So for the past few years, ALI has been working on a new version (they call it an "updated" version of
Article 213 of the Model Penal Code, which was ahead of its time when approved by ALI in 1962, but is now outdated and no longer a reliable guide for legislatures and courts.
And of course the tweaking cranks up the sentences. Because in 1962 we didn't think all sex offenses deserved LWOP followed by lifetime registration and matches on the front lawn to make it easier to burn down the registrant's home.
But I'm quibbling and ignoring the real news which is the criminal law adoption of Mattress Girl as a mascot for the new crime. Elizabeth Nolan Brown at Hit and Run:
To this aim, ALI proposes establishing the new crime of sexual intercourse without consent, a misdemeanor, which takes place when a person "knowingly or recklessly has, or enables another person to have, sexual intercourse with a person who at the time of the act of sexual intercourse has not given consent to that act." (This is, of course, absent any sort of force, coercion, or indication the victim protested/resisted, which would remain felonies.) It would also expand the definition of criminal sexual contact to include any unconsented to contact with any body part if the perpetrator intended the touch amorously or lustfully.How does that work, exactly? Here's the explanation in a way-too-long excerpt from a memorandum opposing the draft recommendations by some 70 members of ALI (edited slightly for comprehensibility). It begins with a hypothetical.
A and B are on a date and walking down the street. A, feeling romantically and sexually attracted, timidly reaches out to hold B’s hand and feels a thrill as their hands touch. B does nothing, but six months later files a criminal complaint. A is guilty of “Criminal Sexual Contact” under proposed Section 213.6(3)(a).
How can this be? The draft explains:
Section 213.0(5) defines “sexual contact” expansively, to include any touching of any body part of another person, whether done by the actor or by the person touched. Any kind of contact may qualify; there are no limits on either the body part touched or the manner in which it is touched….
The offense arises because A failed to obtain the draft’s requisite prior “positive agreement” to the “sexual contact.” Section 213.0(3). The draft repeatedly “makes clear that when a complainant’s behavior has been passive—neither expressly inviting nor rebuking the defendant’s sexual advances, that behavior cannot be considered sufficient to show affirmative permission.” A’s guilt is absolute because, “feeling romantically and sexually attracted” and feeling “a thrill as their hands touch,” A has no defense against the accusation that the touch included the “purpose of sexual gratification… or sexual arousal.” Section 213.0(5).

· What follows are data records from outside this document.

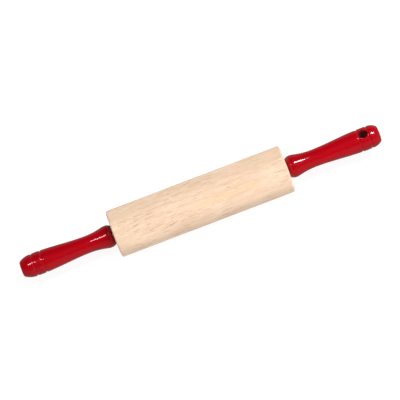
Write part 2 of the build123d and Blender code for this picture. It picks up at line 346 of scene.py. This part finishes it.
# ---------------------------------------------------------------- node helpers
class Nodes:
    """A short way to write a node material, in metres on the piece's own coordinates."""

    def __init__(self, name):
        self.material = bpy.data.materials.new(name)
        self.material.use_nodes = True
        self.tree = self.material.node_tree
        self.tree.nodes.clear()
        out = self.add("ShaderNodeOutputMaterial")
        self.shader = self.add("ShaderNodeBsdfPrincipled")
        self.link(self.shader.outputs[0], out.inputs[0])
        self.where = self.add("ShaderNodeTexCoord").outputs["Object"]

    def add(self, kind, **settings):
        node = self.tree.nodes.new(kind)
        for key, value in settings.items():
            setattr(node, key, value)
        return node

    def link(self, source, target):
        self.tree.links.new(source, target)

    def put(self, target, value):
        """Links a socket to the target, or sets a plain value on it."""
        if isinstance(value, bpy.types.NodeSocket):
            self.link(value, target)
        else:
            target.default_value = value

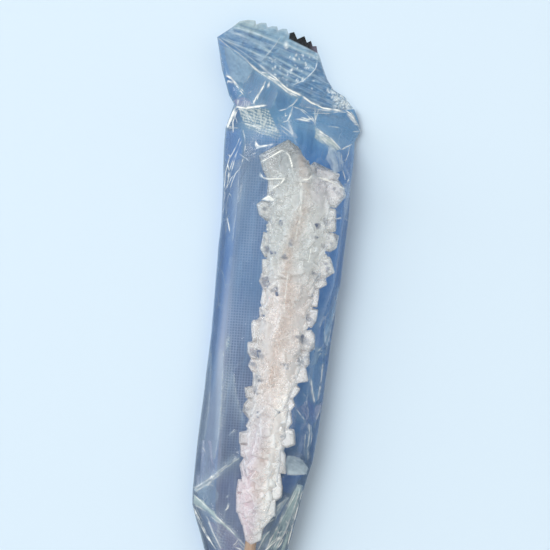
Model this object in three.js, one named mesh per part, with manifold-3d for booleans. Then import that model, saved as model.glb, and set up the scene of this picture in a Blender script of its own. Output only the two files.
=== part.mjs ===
// Rock candy stick in its clear flow-wrap bag, lying down. Millimetres, +Z up.
// +Y runs along the stick towards the crimped end seal, the handle points to -Y,
// and the surface it lies on is z = 0.
import * as THREE from "three";
import * as BufferGeometryUtils from "three/addons/utils/BufferGeometryUtils.js";
import Module from "manifold-3d";

// ---------------------------------------------------------------- driving sizes
const STICK_DIAMETER = 3.1;
const STICK_END_Y = -100;        // handle end
const STICK_TOP_Y = 58;          // end buried in the candy
const STICK_CHAMFER = 0.35;
const AXIS_Z_AT_0 = 8.9;         // height of the stick's axis above the surface at y = 0
const AXIS_RISE = 0.043;         // the thick end of the candy lifts the axis
const GAP = 0.3;                 // clearance between neighbouring solids

const CANDY_LOW_Y = -39.5;       // thin end, towards the handle
const CANDY_HIGH_Y = 70.5;       // tip of the top crystal
const CORE_SHARE = 0.66;         // solid core, as a share of the candy's half width
const CRYSTAL_SIZE = 7.8;        // edge of an ordinary crystal block at the thick end
const CRYSTAL_PITCH = 7.3;       // spacing of the crystal rows along the stick
const SEED = 20417;

const FILM = 0.5;                // solid thickness kept at the bag's folded edges
const SEAL_THICK = 0.6;
const SEAL_RIBS = 7;
const RIB_HEIGHT = 0.32;
const TEETH = 8;                 // zigzag teeth on the open part of the cut edge
const TOOTH_DEPTH = 1.25;
const NECK_Y = -61;              // the film is gathered tight round the stick here
const SKIRT_Y = -69.5;           // free lower hem of the film
const WALL = 1.3;                // least solid kept between the candy's space and the film
const BASE_FLAT = 0.0;           // the back of the bag lies on the surface
const PLEATS = 7;

const COLUMNS = 16;              // facets across each face of the bag
const BODY_STEPS = 42;
const SEAL_STEPS = 14;

// Outline of the candy: half widths left and right of the axis along its length.
// y, left, right
const CANDY_OUTLINE = [
  [-39.5, 1.9, 1.9], [-36, 3.4, 3.6], [-31, 5.4, 5.8], [-24, 6.4, 6.9], [-15, 7.2, 7.3], [-9, 7.2, 8.5],
  [0, 7.9, 7.8], [8, 8.2, 9.3], [16, 8.9, 9.8], [25, 8.0, 9.5], [36, 8.9, 12.0], [50, 11.4, 11.8],
  [58, 11.0, 12.4], [64, 12.6, 8.2], [70.5, 7.4, -3.0],
];

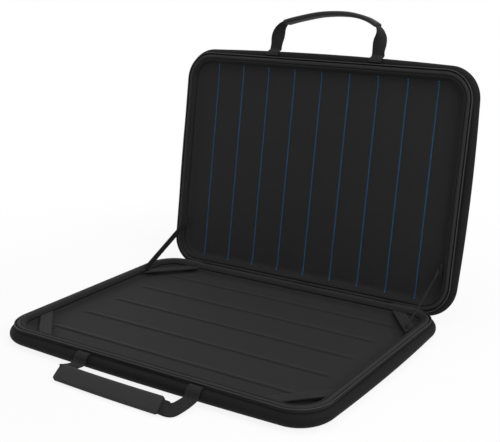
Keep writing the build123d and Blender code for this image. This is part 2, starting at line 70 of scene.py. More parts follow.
QUILT_GRID = (-4, -2.5, -1.6, -1.0, -0.5, 0, 0.5, 1.0, 1.6, 2.5, 4)
STITCH_PITCH, STITCH_LENGTH, STITCH_WIDE, STITCH_TALL = 2.9, 1.4, 0.58, 0.45
STITCH_LIFT, STITCH_SINK, STITCH_SIDES = 0.12, 0.3, 6
STITCH_PROFILE = ((-1, 0.35), (-0.7, 0.9), (0, 1), (0.7, 0.9), (1, 0.35))
BAND_WIDTH, BAND_THICKNESS, BAND_HEIGHT, BAND_INSET = 12.0, 1.4, 15.0, 7.6
BAND_SIDE_POINT, BAND_EDGE_POINT = (171.0, 77.0), (128.0, 120.0)
BAND_CORNER_SHIFT = 8.0                    # the back right band is sewn nearer its corner
BAND_RIDGES, BAND_VALLEY, BAND_ARCH = 3, 0.62, 0.25
BAND_WEAVE_LENGTH = 60                     # about its length, for the weave's scale
TAB_FACE_INSET, TAB_THICKNESS, TAB_LENGTH = 7.4, 2.0, 14.0
TAB_BOTTOM, TAB_TOP = 16.6, 19.4
STAY_BASE_Y, STAY_LID_REACH = 73.5, 49.5
STAY_WIDTH, STAY_THICKNESS, STAY_GAP = 7.4, 1.0, 0.1
STAY_TWIST = {"left": 0.0, "right": math.radians(-42)}    # at the middle of each stay
HINGE_LENGTH, HINGE_THICKNESS, HINGE_LIFT = 220.0, 0.5, 0.05
WEB_WIDTH, WEB_THICKNESS, LEG_X = 15.0, 1.6, 65.8
SLEEVE_WIDTH, SLEEVE_THICKNESS, SLEEVE_END = 17.0, 5.2, 0.86
SIDES = {"left": -1, "right": 1}

# ---- camera, fitted to the photograph's viewing angle ----
CAMERA_AZIMUTH, CAMERA_ELEVATION, CAMERA_ROLL = 30.858, 16.989, 0.252
CAMERA_PLACE = (0.51763, -0.68305, 0.37249)
CAMERA_LENS, CAMERA_SHIFT = 65.30, (-0.1358, 0.0205)

# ---- studio: name, place, size and power of each lamp; distances in metres ----
LAMPS = [("key", (1.7, -0.5, 1.3), 1.2, 26), ("top", (0.1, 0.1, 2.0), 1.6, 14)]
LAMP_TARGET = (0, 0, 0.08)
WORLD_LEVEL = 0.30
FLOOR_HALF, FLOOR_COLOUR = 5, (0.95, 0.95, 0.95, 1)
FLOOR_FADE, FLOOR_WHITE = (0.26, 0.60), 0.88
WHITE = (1, 1, 1, 1)

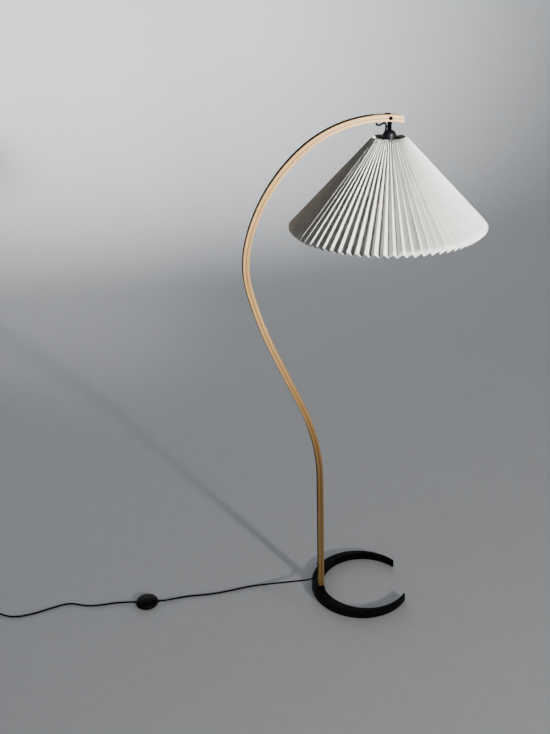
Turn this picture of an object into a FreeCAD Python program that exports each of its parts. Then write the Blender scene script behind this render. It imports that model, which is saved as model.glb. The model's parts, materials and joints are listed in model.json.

The draft purports to preserve mens rea as an element of the offense, but that is no comfort because it is proven with barely an effort from the prosecutor: “A, When walking down the street side by side with your date, you knew, or knew of the risk, that B had not expressed prior positive agreement that you could reach out and hold B’s hand, didn’t you? In fact, that’s exactly why you were “timid” about it, right?”
Of course, A does not have to testify but A will have great need to testify because of the shifting of the evidentiary burden that is caused by the “positive agreement” standard. Note that A is still guilty even if they were both wearing gloves. Section 213.0(5) (“clothed or unclothed”)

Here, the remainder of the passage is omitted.